SpikeExplorer: hardware-oriented Design Space Exploration for Spiking Neural Networks on FPGA
Dario Padovano, Alessio Carpegna, Alessandro Savino, Stefano Di Carlo
TL;DR
SpikeExplorer addresses the challenge of configuring FPGA-based accelerators for Spiking Neural Networks under edge constraints by performing hardware-oriented, multi-objective design space exploration. It combines a modular Python framework, snnTorch-based network modeling, SPIKER+-based hardware characterization, and a Bayesian optimization engine (AxClient) to search architectures, neuron models, and training parameters across power, area, latency, and accuracy objectives. The approach yields Pareto-optimal configurations demonstrated on MNIST, SHD, and DVS128, including a MNIST result of 95.8% accuracy with 180 mW per image and 0.12 ms per image latency. By automating co-processor design for neuromorphic edge applications, SpikeExplorer offers a practical tool to accelerate deployment of energy-efficient SNNs on embedded hardware.
Abstract
One of today's main concerns is to bring Artificial Intelligence power to embedded systems for edge applications. The hardware resources and power consumption required by state-of-the-art models are incompatible with the constrained environments observed in edge systems, such as IoT nodes and wearable devices. Spiking Neural Networks (SNNs) can represent a solution in this sense: inspired by neuroscience, they reach unparalleled power and resource efficiency when run on dedicated hardware accelerators. However, when designing such accelerators, the amount of choices that can be taken is huge.
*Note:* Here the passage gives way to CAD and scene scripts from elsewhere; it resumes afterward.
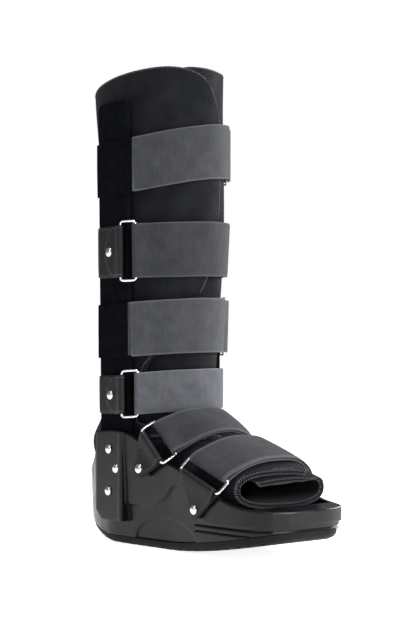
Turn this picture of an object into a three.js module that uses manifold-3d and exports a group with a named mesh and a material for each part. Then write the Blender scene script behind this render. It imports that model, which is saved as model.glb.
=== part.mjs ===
// Ankle immobilizer boot: a tall fixed walker with a rigid rocker shell, two uprights riveted into it,
// a padded wrap liner with an open toe, and six hook-and-loop straps that fold back through wire rings.
// Millimetres, +Z up, toe towards -Y. The origin is on the tread, on the floor under the ankle.
// Straps 2, 4, 5 and 6 have their rings on the -X side, straps 1 and 3 on the +X side.
import * as THREE from "three";
import { mergeVertices } from "three/addons/utils/BufferGeometryUtils.js";
import Module from "manifold-3d";

const wasm = await Module();
wasm.setup();

const clearance = 0.3; // gap that seated pieces keep
const { lerp, smoothstep } = THREE.MathUtils;
const rad = THREE.MathUtils.degToRad;

// Rigid shell and tread
const soleLength = 285;
const soleWidth = 108;
const heelBack = 80; // Y of the heel's back
const bedHeight = 40; // top of the foot bed above the floor
const toeLipDepth = 24; // how far the toe platform reaches back from the tip
const shellWall = 2.6; // plain parts of the wall
const socketTop = 104; // top of the upright sockets
const reliefStep = 2; // side wings and toe bumper stand proud by this
const socketReach = 58.8; // flat outer face of a socket, from the middle plane
const ridgeStep = 2.2;
const ridgeWidth = 5;
const reliefDepth = 1.4; // toe grooves and side arches are cut in by this
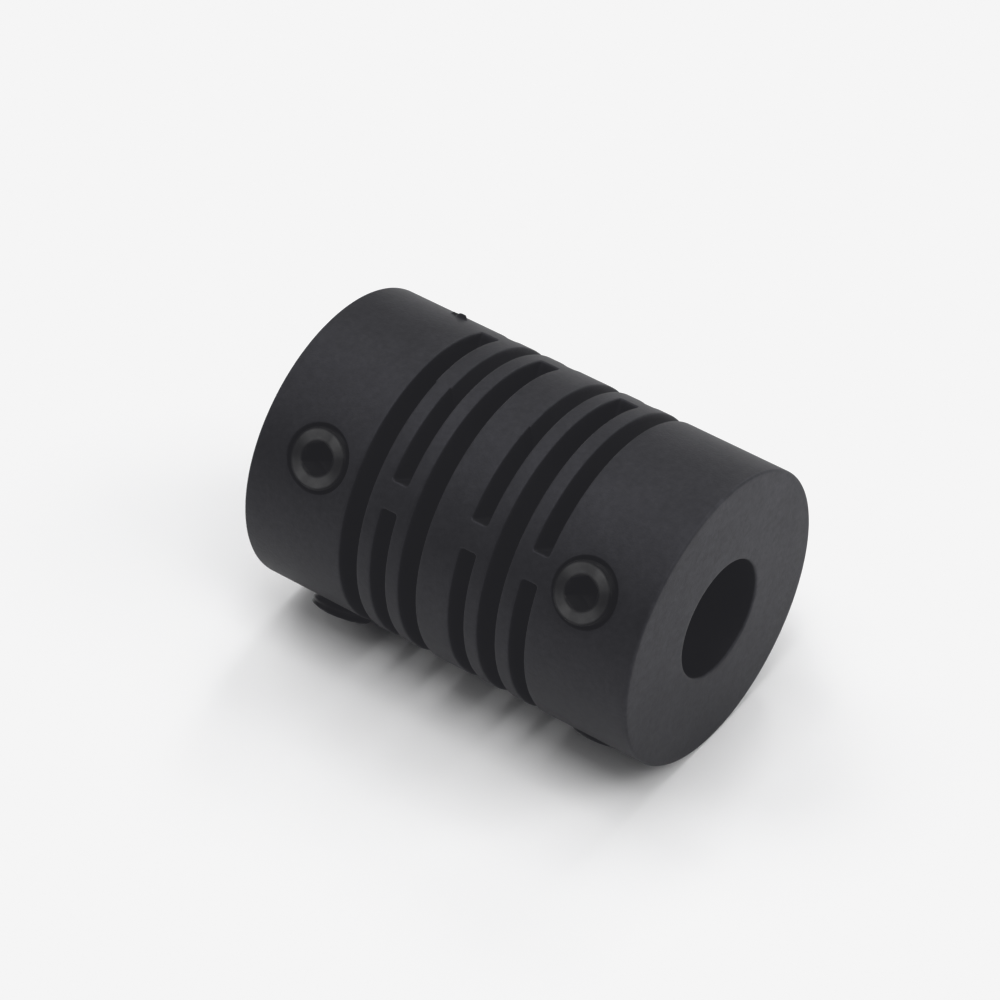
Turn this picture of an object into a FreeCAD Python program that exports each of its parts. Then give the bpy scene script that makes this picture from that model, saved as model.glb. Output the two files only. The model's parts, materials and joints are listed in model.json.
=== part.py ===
import FreeCAD, Part
import math
import os

# A moulded beam coupling that joins two 6 mm shafts and holds each with two M3 set screws.
# Frame: X is the axis of both shafts, Z is up, and the origin is the middle of the coupling.
# Angles turn about X, from +Y towards +Z. Lengths are in millimetres.

# Barrel
OUTSIDE_RADIUS = 7.5
OVERALL_LENGTH = 22.0
BORE_RADIUS = 3.0
RELIEF_RADIUS = 3.2
OUTER_EDGE_ROUND = 0.12
BORE_EDGE_CHAMFER = 0.1

# Slits: three on each side of the middle. Each one is cut through to the bore and leaves two webs.
INNER_SLIT = 1.41
MIDDLE_SLIT = 3.12
OUTER_SLIT = 4.85
SLIT_CENTRES = [-OUTER_SLIT, -MIDDLE_SLIT, -INNER_SLIT, INNER_SLIT, MIDDLE_SLIT, OUTER_SLIT]

# Webs: neighbouring slits keep their webs a quarter turn apart, so slits take turns between two kinds.
WEB_ANGLES = [54.0, 144.0]
SLIT_WIDTHS = [1.02, 0.88]
WEB_WIDTH = 1.4
WEB_ROOT_ROUND = 0.15

# Rigid sections of the moulding, from -X to +X, with one slit between each two
SECTION_NAMES = ["hub_a", "ring_1", "ring_2", "centre_ring", "ring_3", "ring_4", "hub_b"]

# Set screws: M3 x 4 with a cup point and a 1.5 mm hex socket
SCREW_LENGTH = 4.0
THREAD_RADIUS = 1.5
THREAD_PITCH = 0.5
THREAD_DEPTH = 0.3
THREAD_ROOT_FLAT = 0.06
FACE_CHAMFER = 0.12
SOCKET_ACROSS_FLATS = 1.5
SOCKET_DEPTH = 1.6
SOCKET_LEAD_IN = 0.1
CUP_RADIUS = 0.7
CUP_DEPTH = 0.35

# Screw holes in the hubs
SCREW_X = 7.6
SCREW_CLEARANCE = 0.02
LEAD_IN_RADIUS = 1.68
LEAD_IN_FLOOR = 7.05
FRONT_ANGLE = 144.0
BOTTOM_ANGLE = 234.0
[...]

This paper presents SpikExplorer, a modular and flexible Python tool for hardware-oriented Automatic Design Space Exploration to automate the configuration of FPGA accelerators for SNNs. Using Bayesian optimizations, SpikerExplorer enables hardware-centric multi-objective optimization, supporting factors such as accuracy, area, latency, power, and various combinations during the exploration process. The tool searches the optimal network architecture, neuron model, and internal and training parameters, trying to reach the desired constraints imposed by the user. It allows for a straightforward network configuration, providing the full set of explored points for the user to pick the trade-off that best fits the needs. The potential of SpikExplorer is showcased using three benchmark datasets. It reaches 95.8% accuracy on the MNIST dataset, with a power consumption of 180mW/image and a latency of 0.12 ms/image, making it a powerful tool for automatically optimizing SNNs.